─── Source material ───

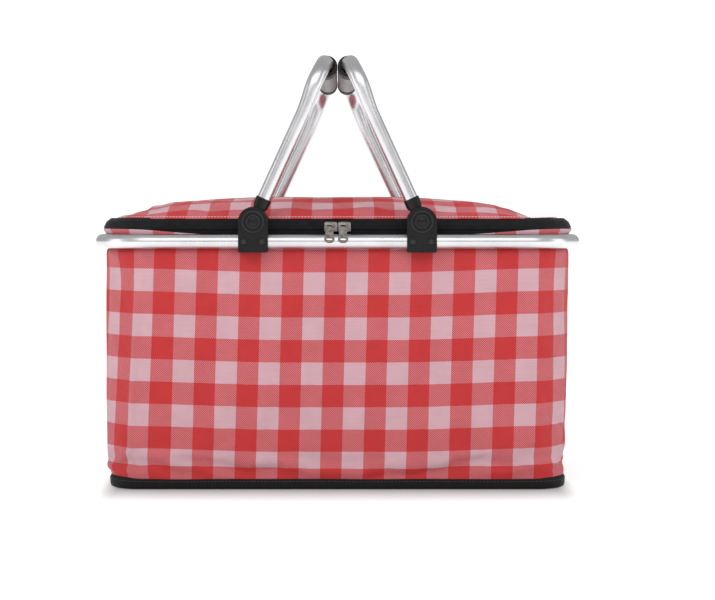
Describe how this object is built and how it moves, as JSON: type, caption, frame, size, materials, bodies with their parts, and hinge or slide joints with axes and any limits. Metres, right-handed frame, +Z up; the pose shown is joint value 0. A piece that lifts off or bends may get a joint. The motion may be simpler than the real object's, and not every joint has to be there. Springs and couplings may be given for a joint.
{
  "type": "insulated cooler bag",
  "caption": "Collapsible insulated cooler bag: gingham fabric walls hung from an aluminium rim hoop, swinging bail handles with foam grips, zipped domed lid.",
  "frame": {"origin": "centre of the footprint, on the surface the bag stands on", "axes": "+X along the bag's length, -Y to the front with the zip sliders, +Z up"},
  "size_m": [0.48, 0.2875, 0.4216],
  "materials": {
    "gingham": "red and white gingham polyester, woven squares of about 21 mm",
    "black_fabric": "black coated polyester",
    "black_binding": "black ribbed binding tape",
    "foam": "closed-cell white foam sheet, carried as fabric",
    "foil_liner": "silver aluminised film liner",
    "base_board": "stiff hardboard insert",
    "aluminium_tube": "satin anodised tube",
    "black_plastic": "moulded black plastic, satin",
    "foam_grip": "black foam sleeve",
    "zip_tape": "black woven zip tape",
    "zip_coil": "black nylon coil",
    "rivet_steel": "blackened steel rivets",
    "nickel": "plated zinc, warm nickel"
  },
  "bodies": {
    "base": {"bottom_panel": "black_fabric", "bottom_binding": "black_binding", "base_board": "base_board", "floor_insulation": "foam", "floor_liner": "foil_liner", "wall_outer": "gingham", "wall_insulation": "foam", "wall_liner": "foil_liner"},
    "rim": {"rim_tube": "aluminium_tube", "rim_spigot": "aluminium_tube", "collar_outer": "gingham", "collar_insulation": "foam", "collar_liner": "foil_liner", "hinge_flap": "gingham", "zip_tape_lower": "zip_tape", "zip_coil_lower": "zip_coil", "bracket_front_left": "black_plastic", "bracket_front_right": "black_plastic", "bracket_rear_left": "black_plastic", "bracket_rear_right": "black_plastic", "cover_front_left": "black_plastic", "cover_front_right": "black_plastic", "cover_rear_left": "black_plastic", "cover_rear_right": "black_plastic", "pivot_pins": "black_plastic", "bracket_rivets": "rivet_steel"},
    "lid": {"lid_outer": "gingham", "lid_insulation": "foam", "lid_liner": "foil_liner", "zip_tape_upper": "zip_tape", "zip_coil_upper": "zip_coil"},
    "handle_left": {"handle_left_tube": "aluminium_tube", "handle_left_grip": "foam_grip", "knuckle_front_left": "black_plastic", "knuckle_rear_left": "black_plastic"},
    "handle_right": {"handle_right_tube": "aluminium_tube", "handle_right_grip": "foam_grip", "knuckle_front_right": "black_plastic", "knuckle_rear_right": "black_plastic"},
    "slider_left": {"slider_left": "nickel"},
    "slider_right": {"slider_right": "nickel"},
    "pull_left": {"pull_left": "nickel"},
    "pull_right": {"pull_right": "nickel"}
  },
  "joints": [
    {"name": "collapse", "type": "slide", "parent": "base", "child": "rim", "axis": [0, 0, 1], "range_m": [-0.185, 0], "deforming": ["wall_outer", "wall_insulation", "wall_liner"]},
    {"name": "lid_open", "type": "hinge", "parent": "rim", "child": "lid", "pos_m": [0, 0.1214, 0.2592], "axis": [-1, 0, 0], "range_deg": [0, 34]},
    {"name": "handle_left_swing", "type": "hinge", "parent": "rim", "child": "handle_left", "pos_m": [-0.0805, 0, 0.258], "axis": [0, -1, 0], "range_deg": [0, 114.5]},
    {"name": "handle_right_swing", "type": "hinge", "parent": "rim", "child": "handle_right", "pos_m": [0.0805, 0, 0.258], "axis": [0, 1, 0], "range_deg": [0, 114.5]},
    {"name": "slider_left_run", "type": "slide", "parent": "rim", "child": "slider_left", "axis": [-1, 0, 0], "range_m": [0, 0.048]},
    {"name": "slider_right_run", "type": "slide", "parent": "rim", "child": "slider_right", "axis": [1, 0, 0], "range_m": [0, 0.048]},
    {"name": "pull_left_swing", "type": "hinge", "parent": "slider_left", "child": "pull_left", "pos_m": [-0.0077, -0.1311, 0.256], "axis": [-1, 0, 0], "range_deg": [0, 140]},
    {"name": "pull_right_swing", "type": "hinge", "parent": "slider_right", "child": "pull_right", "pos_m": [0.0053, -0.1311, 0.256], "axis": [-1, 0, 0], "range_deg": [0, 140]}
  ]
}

───

▶ [Set task]: Copy all of the data. Keep every word exactly as it is.

▶ [Result of the task]:
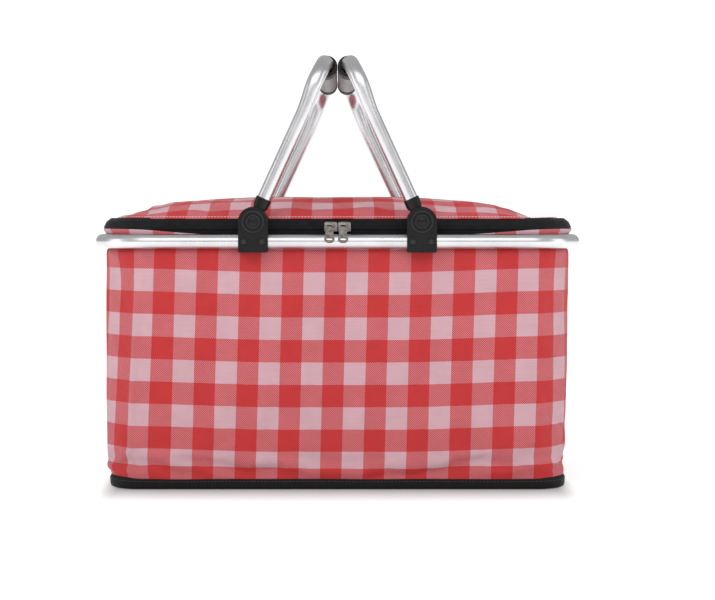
Describe how this object is built and how it moves, as JSON: type, caption, frame, size, materials, bodies with their parts, and hinge or slide joints with axes and any limits. Metres, right-handed frame, +Z up; the pose shown is joint value 0. A piece that lifts off or bends may get a joint. The motion may be simpler than the real object's, and not every joint has to be there. Springs and couplings may be given for a joint.
{
  "type": "insulated cooler bag",
  "caption": "Collapsible insulated cooler bag: gingham fabric walls hung from an aluminium rim hoop, swinging bail handles with foam grips, zipped domed lid.",
  "frame": {"origin": "centre of the footprint, on the surface the bag stands on", "axes": "+X along the bag's length, -Y to the front with the zip sliders, +Z up"},
  "size_m": [0.48, 0.2875, 0.4216],
  "materials": {
    "gingham": "red and white gingham polyester, woven squares of about 21 mm",
    "black_fabric": "black coated polyester",
    "black_binding": "black ribbed binding tape",
    "foam": "closed-cell white foam sheet, carried as fabric",
    "foil_liner": "silver aluminised film liner",
    "base_board": "stiff hardboard insert",
    "aluminium_tube": "satin anodised tube",
    "black_plastic": "moulded black plastic, satin",
    "foam_grip": "black foam sleeve",
    "zip_tape": "black woven zip tape",
    "zip_coil": "black nylon coil",
    "rivet_steel": "blackened steel rivets",
    "nickel": "plated zinc, warm nickel"
  },
  "bodies": {
    "base": {"bottom_panel": "black_fabric", "bottom_binding": "black_binding", "base_board": "base_board", "floor_insulation": "foam", "floor_liner": "foil_liner", "wall_outer": "gingham", "wall_insulation": "foam", "wall_liner": "foil_liner"},
    "rim": {"rim_tube": "aluminium_tube", "rim_spigot": "aluminium_tube", "collar_outer": "gingham", "collar_insulation": "foam", "collar_liner": "foil_liner", "hinge_flap": "gingham", "zip_tape_lower": "zip_tape", "zip_coil_lower": "zip_coil", "bracket_front_left": "black_plastic", "bracket_front_right": "black_plastic", "bracket_rear_left": "black_plastic", "bracket_rear_right": "black_plastic", "cover_front_left": "black_plastic", "cover_front_right": "black_plastic", "cover_rear_left": "black_plastic", "cover_rear_right": "black_plastic", "pivot_pins": "black_plastic", "bracket_rivets": "rivet_steel"},
    "lid": {"lid_outer": "gingham", "lid_insulation": "foam", "lid_liner": "foil_liner", "zip_tape_upper": "zip_tape", "zip_coil_upper": "zip_coil"},
    "handle_left": {"handle_left_tube": "aluminium_tube", "handle_left_grip": "foam_grip", "knuckle_front_left": "black_plastic", "knuckle_rear_left": "black_plastic"},
    "handle_right": {"handle_right_tube": "aluminium_tube", "handle_right_grip": "foam_grip", "knuckle_front_right": "black_plastic", "knuckle_rear_right": "black_plastic"},
    "slider_left": {"slider_left": "nickel"},
    "slider_right": {"slider_right": "nickel"},
    "pull_left": {"pull_left": "nickel"},
    "pull_right": {"pull_right": "nickel"}
  },
  "joints": [
    {"name": "collapse", "type": "slide", "parent": "base", "child": "rim", "axis": [0, 0, 1], "range_m": [-0.185, 0], "deforming": ["wall_outer", "wall_insulation", "wall_liner"]},
    {"name": "lid_open", "type": "hinge", "parent": "rim", "child": "lid", "pos_m": [0, 0.1214, 0.2592], "axis": [-1, 0, 0], "range_deg": [0, 34]},
    {"name": "handle_left_swing", "type": "hinge", "parent": "rim", "child": "handle_left", "pos_m": [-0.0805, 0, 0.258], "axis": [0, -1, 0], "range_deg": [0, 114.5]},
    {"name": "handle_right_swing", "type": "hinge", "parent": "rim", "child": "handle_right", "pos_m": [0.0805, 0, 0.258], "axis": [0, 1, 0], "range_deg": [0, 114.5]},
    {"name": "slider_left_run", "type": "slide", "parent": "rim", "child": "slider_left", "axis": [-1, 0, 0], "range_m": [0, 0.048]},
    {"name": "slider_right_run", "type": "slide", "parent": "rim", "child": "slider_right", "axis": [1, 0, 0], "range_m": [0, 0.048]},
    {"name": "pull_left_swing", "type": "hinge", "parent": "slider_left", "child": "pull_left", "pos_m": [-0.0077, -0.1311, 0.256], "axis": [-1, 0, 0], "range_deg": [0, 140]},
    {"name": "pull_right_swing", "type": "hinge", "parent": "slider_right", "child": "pull_right", "pos_m": [0.0053, -0.1311, 0.256], "axis": [-1, 0, 0], "range_deg": [0, 140]}
  ]
}